I’d hope your situation would be one in which the cops would cut you more slack, since it’s recreational use rather than major dealing in question. Good luck…can’t you talk to your roommates and get them to take the party elsewhere, or at least not to smoke when you’re home?

My recommendation?

Tell your roomies to keep the noise down when they’re smoking to avoid confrontations with the law.

And i don’t recommend calling the cops on them,unless you want them gone or have replacements lined up.
Being stuck with the full rent would suck. :slight_smile:

Unfortunately, drug use is currently considered as a crime so serious that actual innocence is not considered as a defense. Laws and police procedures have been created that guarantee that some innocent people will be convicted of crimes they never committed becuase they were in the wrong place at the wrong time. You have two choices; get out of the situation you’re in or stay on and hope you’ll be lucky.

IANAL, Trucido, but in Indiana I think you could be busted for maintaining a common nuisance.

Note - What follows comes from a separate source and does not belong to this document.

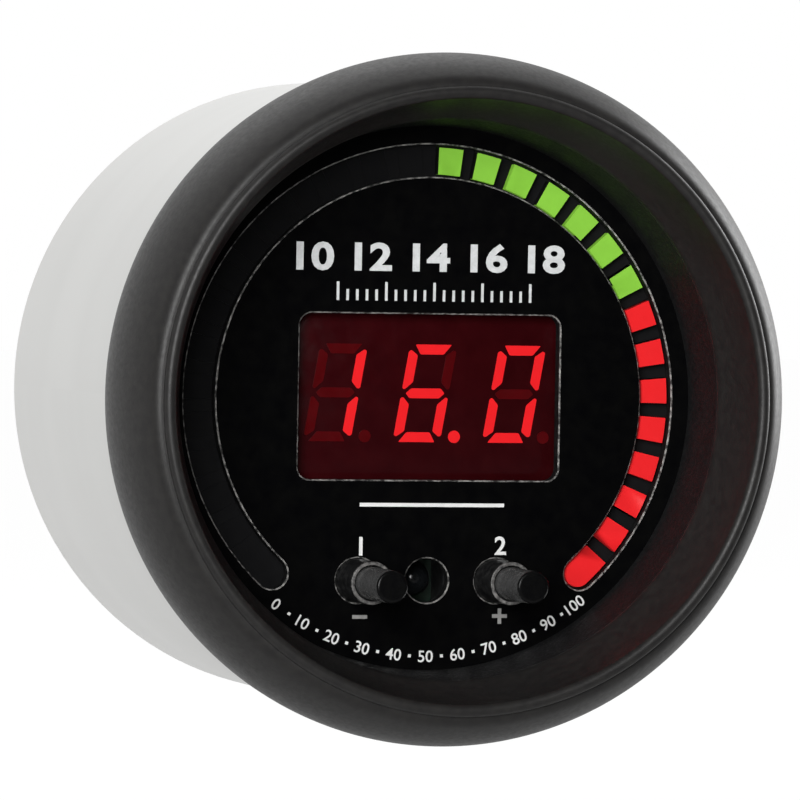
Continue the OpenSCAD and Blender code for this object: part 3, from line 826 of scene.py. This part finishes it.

If I were you (since I’m me, I would be outside smoking with your friends), I would either 1.) ask an attorney or a legal services organization for advice 2.) turn in the suckers myself 3.) find new roommates or 4.) tell them to keep the noise down and use incense.

State laws vary of course, so YMMV.

If the cops come in and everyone in the living room is in possession of drugs while you are safely in your room, you probably won’t be busted.

If no one is home and the cops for some reason find drugs in the common area, you may very well be charged. Depending on your state laws, they may or may not have to prove that you actually knew or should have known about the drugs being present.

If you were to report them, you should be completely safe from any prosecution. You might have to worry about retribution from the users, though. And since this isn’t a conspiracy crime, you shouldn’t have to worry with being charged with anything just because you don’t report them, if you choose not to.

Maybe the best idea would be to talk to your roommate, tell him about your concerns, and ask him to either not use at all in the apartment, or at least to only do so in his own room so you don’t have to worry about legal liability.

I really appreciate the responses. Further, Texas state law could be assumed to apply. Another concern in such a situation would be a sort of catch-22: around here, recreational drug use is common enough that I don’t think reporting it would do any good, but it’s serious enough to call down real legal trouble if stumbled across by authorities.

As for talking to such roommates, I would assume for the purposes of this question that they were people who sometimes had trouble understanding the consequences of their behavior, and could not be reasoned out of doing something they enjoyed and believed to be without harmful consequences. Again, recall the stipulated retaliation.